The Machinists and pilots unions have directed their members to scab; the independent Professional Flight Attendants Union (which only represents workers at Northwest) officially supports the strike but is not honoring picket lines. The Teamsters have told their members they are on their own as far as the picket lines go, but have had the decency to cancel staff travel plans on the struck carrier.

Since the strike began, the AFL-CIO has issues mealy-mouthed statements of support for the workers, while refusing to support the strike itself. On the eve of the strike the AFL issued a memo warning that, "AMFA may ask CLCs and State Feds for support: food banks, money, turnout at AMFA picket lines and at rallies etc. StateFeds and CLCs should not provide AMFA with such support, unless the national AFL-CIO instructs them to do so." Far from encouraging solidarity, AFL-affiliated unions have been doing all in their power to disrupt local solidarity efforts.

The newly independent Change to Win Coalition unions, which include thousands of airline workers in their ranks, have made no official mention of the strike.

Meanwhile, the CWA-affiliated Association of Flight Attendants is trying to raid the independent union which represents 9,600 Northwest flight attendants, making not-so-veiled threats that other airline unions will scab should they be forced to strike, leaving them to fight alone just like the mechanics. This threat might be more persuasive if AFL-affiliated unions had a better record of honoring each others' picket lines.

Northwest is demanding more than $150 million a year in concessions from the flight attendants, including outsourcing international flights to cheaper overseas crews and hiring nonunion crews to work small aircraft. The changes would eliminate more than half of flight attendant jobs.

Growing solidarity

Despite attempts to isolate the Northwest strikers, solidarity actions are slowly taking root. Thousands of strikers and their supporters rallied across from the Northwest hangar at the Minneapolis-Saint Paul International airport Aug. 27, including many uniformed Northwest flight attendants. The flight attendants' union president spoke at the rally, and the union is encouraging members to join solidarity rallies and defending flight attendants who have been fired for refusing to cross AMFA picket lines.

The United Auto Workers have donated $880,000 in strike relief funds. In an implicit rebuke to other unions which have been actively undermining the strike, UAW President Ron Gettelfinger said, "Northwest Airlines' behavior toward AMFA is blatant union-busting and an insult to every American worker. The UAW is proud to offer this support to AMFA members."

Members of the International Longshore and Warehouse Union have been joining AMFA picket lines on the West Coast, and labor councils in Alameda County, San Francisco and Northwest Oregon have passed motions of support. (The IWW has also adopted a resolution, which is published on page 6.)
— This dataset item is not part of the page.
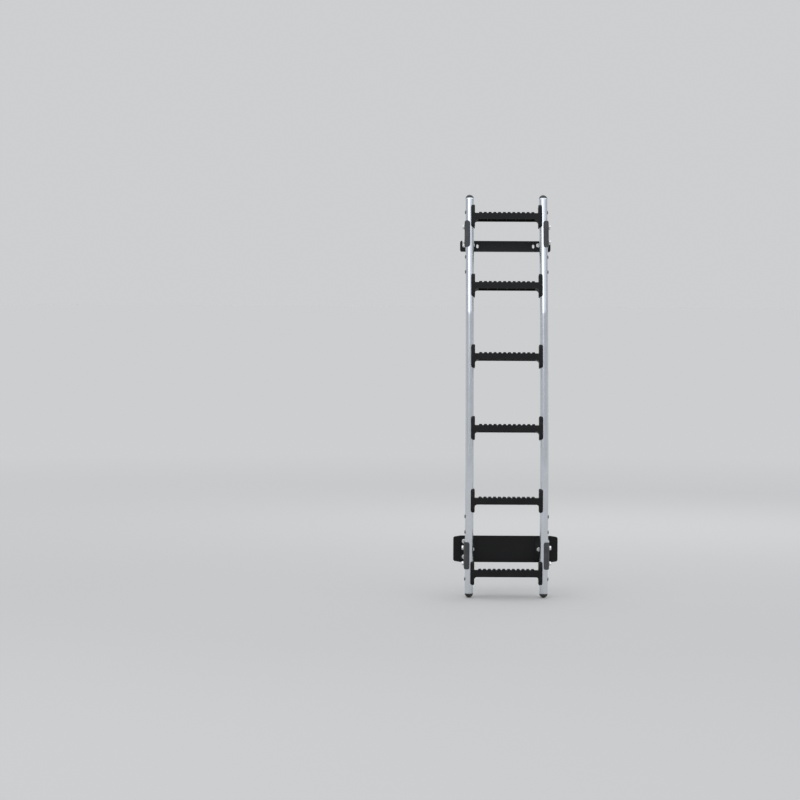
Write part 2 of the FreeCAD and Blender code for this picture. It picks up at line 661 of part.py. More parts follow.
def make_lower_plate():
    """A plate with tapered, rounded ends, tapped for the foot bolts and drilled for the door bolts."""
    body = new_body("lower_plate")
    face = new_sketch(body, "lower_plate_face", "XZ_Plane")
    half_width, half_height = "plate_width / 2", "plate_height / 2"
    start, end_height = f"({half_width} - plate_taper)", f"({half_height} - plate_drop)"
    quarter = [(start, half_height), (half_width, end_height)]
    right_side = [(x, f"0 - {y}") for x, y in quarter] + quarter[::-1]
    left_side = [(f"0 - {x}", y) for x, y in right_side[::-1]]
    add_outline(face, right_side + left_side)
    doc.recompute()
    pad(body, "lower_plate_slab", face, "plate_thick")
    round_edges(body, "lower_plate_corners", "plate_corner",
                lambda mid, run: abs(run.y) > 1 and near(abs(mid.x), half_width))
    drill = new_sketch(body, "lower_plate_holes", "XZ_Plane")
    for side in SIDES.values():
        for across, up in [INNER_BOLT, *OUTER_BOLTS["low"]]:
            radius = "plain_radius" if (across, up) == INNER_BOLT else "tapped_radius"
            add_circle(drill, f"{side} * (half_spacing + {across})", up, radius)
    doc.recompute()
    pocket(body, "lower_plate_drilling", drill)
    return body


def make_upper_crossbar():
    """A flat bar with rounded corners, tapped for the foot bolts, with two upright slots."""
    body = new_body("upper_crossbar")
    face = new_sketch(body, "upper_crossbar_face", "XZ_Plane")
    half_width, half_height = "bar_width / 2", "bar_height / 2"
    add_outline(face, square_box(half_width, half_height))
    doc.recompute()
    pad(body, "upper_crossbar_slab", face, "bar_thick")
    round_edges(body, "upper_crossbar_corners", "bar_corner",
                lambda mid, run: abs(run.y) > 1 and near(abs(mid.x), half_width))
    drill = new_sketch(body, "upper_crossbar_holes", "XZ_Plane")
    slot_half, slot_straight = "slot_width / 2", "(slot_length - slot_width) / 2"
    for side in SIDES.values():
        for across, up in [INNER_BOLT, *OUTER_BOLTS["top"]]:
            add_circle(drill, f"{side} * (half_spacing + {across})", up, "tapped_radius")
        middle = f"{side} * slot_spacing / 2"
        add_outline(drill, [
            (f"{middle} + {slot_half}", f"0 - {slot_straight}", slot_half, 1),
            (f"{middle} + {slot_half}", slot_straight),
            (middle, "slot_length / 2", slot_half, 1),
            (f"{middle} - {slot_half}", slot_straight, slot_half, 1),
            (f"{middle} - {slot_half}", f"0 - {slot_straight}"),
            (middle, "0 - slot_length / 2", slot_half, 1),
        ])
    doc.recompute()
    pocket(body, "upper_crossbar_drilling", drill)
    seat(body, TOP_CLAMP.shifted(back="top_reach + bar_thick", up="0 - top_foot_shift"))
    return body


# Fasteners, caps and plugs: each is modelled once, with its outer end towards +Z

def make_bolt(name, length, neck=None):
    """A hexagon bolt, its bearing face at Z = 0; below it a reduced neck, if it has one, then its thread."""
    body = new_body(name)
    head = new_sketch(body, f"{name}_hexagon", "XY_Plane")
    corner = "bolt_flats / sqrt(3)"
    add_outline(head, [(f"{corner} * cos({60 * k})", f"{corner} * sin({60 * k})") for k in range(6)])
    doc.recompute()
    pad(body, f"{name}_head", head, "bolt_head")
    if neck:
        waist = new_sketch(body, f"{name}_neck_circle", "XY_Plane")
        add_circle(waist, "0", "0", "door_bolt_neck / 2")
        doc.recompute()
        pad(body, f"{name}_neck", waist, neck, reversed_way=True)
    shank = new_sketch(body, f"{name}_circle", "XY_Plane", f"0 - ({neck or 0})")
    add_circle(shank, "0", "0", "thread_radius")
    doc.recompute()
    pad(body, f"{name}_thread", shank, length, reversed_way=True)
    return body


def make_washer():
    """A plain washer standing on Z = 0."""
    body = new_body("washer")
    ring = new_sketch(body, "washer_ring", "XY_Plane")
    add_circle(ring, "0", "0", "washer_dia / 2")
    add_circle(ring, "0", "0", "plain_radius")
    doc.recompute()
    pad(body, "washer_disc", ring, "washer_thick")
    return body


def make_insert_nut():
    """A blind-side insert nut, turned, with Z = 0 at the tube's centreline."""
    body = new_body("insert_nut")
    profile = new_sketch(body, "insert_nut_profile", "XZ_Plane")
    low = "insert_top - insert_length"
    add_outline(profile, [
        ("tapped_radius", low),
        ("insert_radius", low),
        ("insert_radius", "bulge_top - insert_bulge"),
        ("insert_bulge_dia / 2", "bulge_top - insert_bulge"),
        ("insert_bulge_dia / 2", "bulge_top"),
        ("insert_radius", "bulge_top"),
        ("insert_radius", "insert_top"),
        ("tapped_radius", "insert_top"),
    ])
    doc.recompute()
    revolve(body, "insert_nut_turned", profile)
    return body


def make_hole_plug():
    """A domed plug whose head fits the round of the tube, with Z = 0 at the tube's centreline."""
    body = new_body("hole_plug")
    dome = new_sketch(body, "hole_plug_dome", "XZ_Plane")
    rim, crown, drop = "plug_dia / 2", "tube_radius + plug_rise", "(plug_rise - plug_rim)"
    add_outline(dome, [
        ("0", "tube_bore"),
        (rim, "tube_bore"),
        (rim, "tube_radius + plug_rim"),
        ("0", crown, f"(({rim}) ^ 2 + {drop} ^ 2) / (2 * {drop})", 1),
    ])
    doc.recompute()
    revolve(body, "hole_plug_head", dome)
    tube = new_sketch(body, "hole_plug_tube", "YZ_Plane")
    add_circle(tube, "0", "0", "tube_radius + fit_gap")
    doc.recompute()
    pocket(body, "hole_plug_seat", tube)
    spigot = new_sketch(body, "hole_plug_circle", "XY_Plane", "tube_radius - plug_depth")
    add_circle(spigot, "0", "0", "insert_radius")
    doc.recompute()
    pad(body, "hole_plug_spigot", spigot, "plug_depth + plug_rim")
    return body


def make_end_cap():
    """A domed cap with a hollow spigot, turned; Z = 0 is the end of the tube."""
    body = new_body("end_cap")
    profile = new_sketch(body, "end_cap_profile", "XZ_Plane")
    outer = "(tube_bore - fit_gap)"
    inner = f"({outer} - cap_shell)"
    bulge = "(cap_dome - cap_rim)"
    add_outline(profile, [
        ("0", "0 - cap_shell"),
        (inner, "0 - cap_shell"),
        (inner, "0 - cap_spigot"),
        (f"{outer} - cap_shell / 2", "0 - cap_spigot"),
        (outer, "cap_lead - cap_spigot"),
        (outer, "0"),
        ("tube_radius", "0"),
        ("tube_radius", "cap_rim"),
        ("0", "cap_dome", f"(tube_radius ^ 2 + {bulge} ^ 2) / (2 * {bulge})", 1),
    ])
    doc.recompute()
    revolve(body, "end_cap_turned", profile)
    return body


def make_rung_screw():
    """A flat-headed screw, the top of its head at Z = 0."""
    body = new_body("rung_screw")
    profile = new_sketch(body, "rung_screw_profile", "XZ_Plane")
    add_outline(profile, [
        ("0", "0"),
        ("0", "0 - screw_length"),
        ("screw_dia / 2", "0 - screw_length"),
        ("screw_dia / 2", "0 - screw_head"),
        ("screw_head_dia / 2 - thread_gap", "0 - screw_head"),
        ("screw_head_dia / 2 - thread_gap", "0"),
    ])
    doc.recompute()
    revolve(body, "rung_screw_turned", profile)
    return body


nodes = []
for word, side in SIDES.items():
    nodes.append(make_stile(f"stile_{word}", side))
for number, station in enumerate(RUNG_STATIONS, start=1):
    nodes.append(make_rung(f"rung_{number}", station))
for word, side in SIDES.items():
    nodes.append(make_bracket(f"lower_bracket_{word}", side, LOW_CLAMP, "low"))
    nodes.append(make_bracket(f"upper_bracket_{word}", side, TOP_CLAMP, "top"))
nodes.append(make_lower_plate())
nodes.append(make_upper_crossbar())

end_cap = make_end_cap()
for place, station, turn in (("bottom", LOW_START, DOWNWARDS), ("top", TOP_END, UPWARDS)):
    cap_seats = [(station, f"{side} * half_spacing", turn) for side in SIDES.values()]
    nodes.append(group(f"{place}_caps", end_cap, cap_seats))

clamp_bolt = make_bolt("clamp_bolt", "clamp_bolt_length")
foot_bolt = make_bolt("foot_bolt", "foot_thick + plate_thick - bolt_short")
door_bolt = make_bolt("door_bolt", "door_bolt_reach", neck="foot_thick + plate_thick")
washer = make_washer()
insert_nut = make_insert_nut()
hole_plug = make_hole_plug()
rung_screw = make_rung_screw()


def clamp_seats(height):
    """Seats on the outer sides of the tubes, a height from their centreline, at the clamped holes."""
    return [(row[k], f"{side} * (half_spacing + {height})", OUTWARDS[side])
            for side in SIDES.values() for row in (LOW_HOLES, TOP_HOLES) for k in CLAMPED_HOLES]


def foot_seats(place, spots, lift="0"):
    """Seats on the front of the feet, lifted off them by a formula, at spots from the feet's centres."""
    station = LOW_CLAMP if place == "low" else TOP_CLAMP
    shift = "low_foot_shift" if place == "low" else "0 - top_foot_shift"
    back = f"{place}_reach - foot_thick - {lift}"
    return [(station.shifted(back=back, up=f"{shift} + {bolt[1]}"),
             f"{side} * (half_spacing + {bolt[0]})", FORWARDS)
            for side in SIDES.values() for bolt in spots]


def plug_seats(row):
    """Seats at the holes of a row that no clamp bolt uses."""
    return [(row[k], f"{side} * half_spacing", OUTWARDS[side])
            for side in SIDES.values() for k in range(HOLES_IN_ROW) if k not in CLAMPED_HOLES]


def screw_seats():
    """Seats inside the rungs' saddles, heads flush."""
    return [(station.shifted(up=rise), f"{side} * saddle_in", OUTWARDS[-side])
            for station in RUNG_STATIONS for side in SIDES.values()
            for rise in ("screw_rise", "0 - screw_rise")]


nodes.append(group("clamp_bolts", clamp_bolt, clamp_seats("clamp_face + washer_thick")))
nodes.append(group("clamp_washers", washer, clamp_seats("clamp_face")))
nodes.append(group("clamp_insert_nuts", insert_nut, clamp_seats("0")))
low_outer, top_outer = OUTER_BOLTS["low"], OUTER_BOLTS["top"]
bar_seats = foot_seats("top", top_outer, "washer_thick") + foot_seats("top", [INNER_BOLT])
nodes.append(group("lower_foot_bolts", foot_bolt, foot_seats("low", low_outer, "washer_thick")))
nodes.append(group("upper_foot_bolts", foot_bolt, bar_seats))
nodes.append(group("door_bolts", door_bolt, foot_seats("low", [INNER_BOLT])))
nodes.append(group("lower_foot_washers", washer, foot_seats("low", low_outer)))
nodes.append(group("upper_foot_washers", washer, foot_seats("top", top_outer)))
nodes.append(group("lower_hole_plugs", hole_plug, plug_seats(LOW_HOLES)))
nodes.append(group("upper_hole_plugs", hole_plug, plug_seats(TOP_HOLES)))
nodes.append(group("rung_screws", rung_screw, screw_seats()))

doc.recompute()
for thing in doc.Objects:
    if "Invalid" in thing.State or "Error" in thing.State:
        raise ValueError(f"{thing.Label} failed: {thing.State}")
for node in nodes:
    if node.Shape.isNull() or not node.Shape.isValid():
        raise ValueError(f"{node.Label} has no valid shape")
for node in nodes:
    node.Shape.exportStep(f"parts/{node.Label}.step")
    print(f"{node.Label}: {len(node.Shape.Solids)} solids, {node.Shape.Volume / 1000:.1f} cm3")
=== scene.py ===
# %% [markdown]
# # A rear door ladder
# The construction comes in as fixed CAD nodes. This lesson gives each of them its real surface:
# drawn tube, grained mouldings, powder coat and zinc, and then lights and photographs the whole.

import bmesh
import bpy
import numpy as np
from mathutils import Matrix, Vector


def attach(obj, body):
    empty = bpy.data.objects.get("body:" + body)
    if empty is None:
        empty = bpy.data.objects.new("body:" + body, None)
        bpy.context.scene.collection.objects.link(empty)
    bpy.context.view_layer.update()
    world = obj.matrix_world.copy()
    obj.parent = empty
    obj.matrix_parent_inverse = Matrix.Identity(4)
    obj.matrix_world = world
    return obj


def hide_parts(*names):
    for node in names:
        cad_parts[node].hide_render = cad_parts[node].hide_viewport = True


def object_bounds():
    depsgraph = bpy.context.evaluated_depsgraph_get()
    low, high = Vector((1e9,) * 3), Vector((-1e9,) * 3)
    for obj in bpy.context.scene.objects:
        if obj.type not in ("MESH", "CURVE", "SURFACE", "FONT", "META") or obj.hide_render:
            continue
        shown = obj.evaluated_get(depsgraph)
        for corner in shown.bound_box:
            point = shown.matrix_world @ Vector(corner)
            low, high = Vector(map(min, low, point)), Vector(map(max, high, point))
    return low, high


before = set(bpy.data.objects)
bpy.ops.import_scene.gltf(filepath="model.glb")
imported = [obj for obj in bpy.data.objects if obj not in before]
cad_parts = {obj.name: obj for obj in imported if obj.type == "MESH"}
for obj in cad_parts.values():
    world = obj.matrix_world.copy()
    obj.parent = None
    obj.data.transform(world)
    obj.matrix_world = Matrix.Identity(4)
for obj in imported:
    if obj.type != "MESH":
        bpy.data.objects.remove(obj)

cad_box = [list(corner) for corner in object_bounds()]
print("CAD nodes:", len(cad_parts), "box:", np.round(cad_box, 4).tolist())

# %% [markdown]
# ## The sizes that the new pieces share
# All lengths are in metres. The ladder hangs on one line, the centreline of a stile: upright, a long
# gentle bend, a leaning run, a short bend and a steeper run. Everything is placed by its distance
# along that line, so the line comes first.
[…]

Hundreds of supporters joined striking mechanics at San Francisco International Airport on Labor Day. Airline mechanics and flight attendants from American Airlines, United Airlines and other carriers not only joined the rally but spoke in solidarity. Most significantly, IAM strikers and local union officials joined the rally. The Machinists' NWA Grievance Committee Chairperson Janice Sisco spoke, saying that all units were threatened by the attack on the mechanics. AMFA District Council 9 President Joe Prisco also spoke, declaring that AMFA would honor all picket lines as a matter of principle no matter what union was involved.

Absent were Bay Area AFL-CIO and Change To Win leaders, even though they had acceded to rank-and-file pressure to pass a resolution supporting the strike.

In Detroit, IBEW, IWW, UAW and other unionists had been planning an August 27 benefit for the strikers at IBEW Local 58's hall, which they have used for several labor solidarity events over the years. When Machinists officials learned of the event, they called the local to demand that it be cancelled. Local 58 officials explained that they had rented the hall to a community organization, so the IBEW international stepped in and ordered them to lock the hall to prevent the event from taking place.

A new venue had to be found and publicized on 30 hours' notice, and it was. A local bar lent its kitchen for the cooking and two Detroit night spots opened their doors Saturday evening, accommodating 500 strike supporters. Outraged IBEW officials demanded that the local turn over the burglar alarm company's records to prove that the hall had not been used for the purpose of supporting workers fighting to defend their jobs.

Many Northwest aircraft may be unsafe. A Federal Aviation Administration inspector who raised serious concerns about maintenance problems in the first days of the strike was reassigned after the airline complained. Minnesota-based FAA inspector Mark Lund wrote that the situation at Northwest "jeopardizes life or property." The FAA downplayed the warning, noting that Lund is active in the union representing inspectors.

Despite the courageous actions of dozens of workers to honor the AMFA picket lines (more than offset by union scabbing that has gone far beyond the normal treachery - in one case a Northwest pilot actually moved equipment on the ground in order to get his scab plane ready for take-off), the picket lines have not shut the carrier down. Northwest is canceling many flights, and on some days more than half of its flights have been delayed by 15 minutes or longer. And in order to fill its flights, Northwest is increasingly relying on code sharing (particularly through its Delta partner) and budget booking systems (which do not identify the carrier until after tickets are purchased) to lure passengers onto its planes under false colors.

Yet while the growing solidarity is heartening evidence that many rank-and-file workers are repulsed by the union scabbery and jurisdictional squabbling that has left the mechanics to fight on their own, if the strike is to be won the airline will have to be shut down. Ideally this would be done by other Northwest workers honoring the picket lines. If not, mass picketing will be necessary. If AMFA is defeated in this fight, it will touch off a renewed wave of concessions demands throughout all industry. In this case, as is so often the case, an injury to one really is an injury to all.